Almost an incredible film...
20 August 2005 | by ShaphSee all my reviews

After seeing "The Aristocrats" I found myself wondering if I truly enjoyed a film about the craziest joke in the world. The answer: Almost.

The film itself centers around a single premise: A joke with the punch line "The Aristocrats!" has existed for a long time, and many different comedians tell their versions and try to explain why the joke is funny, allowing reflection on what makes this particular joke so memorable and humorous.

Don't get me wrong. There are parts of this movie where I was having difficulty breathing due to the humor and the telling of "the joke." Some of the deliveries were flawless, executed with the aggressiveness and impartial judgment that have made some comedians famous.

But some comedians I didn't find funny. And their telling of "the joke" created another feeling inside me: How much longer is he going to try to make me laugh? And the problem here is that these parts of the movie are just very difficult to sit through. Using foul language and references to numerous taboos is one thing, but it hurts to listen to a comedian do it badly.
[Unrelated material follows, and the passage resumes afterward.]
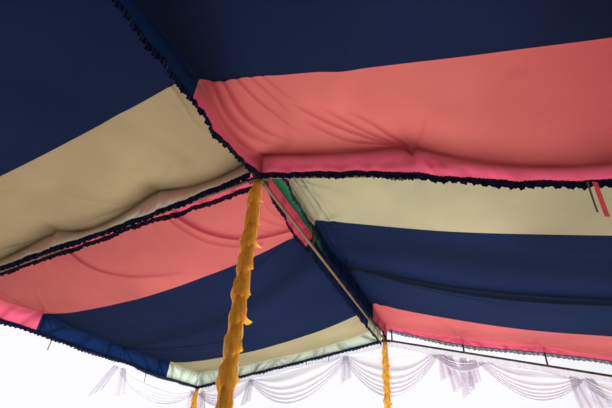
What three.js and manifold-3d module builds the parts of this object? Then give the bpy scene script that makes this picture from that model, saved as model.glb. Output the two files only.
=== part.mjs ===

Ultimately, the comedians do a good job of explaining some of the finer nuances of "the joke", comedy in general, and its place in our lives. But the film spends more time on each comedians' angle with "the joke" than the development of why the joke is great. And I think the movie suffered from it. Listening to the philosophy of "the joke" was great; listening to bad comics preach the scripture was unbearable.

So the dilemma was created: I thought I enjoyed the film afterward, but I didn't know. After careful deliberation, I gave it a 7, losing 3 stars through the lack of developing more comedic philosophy and for the sometimes painfully unfunny moments a movie like this has in it.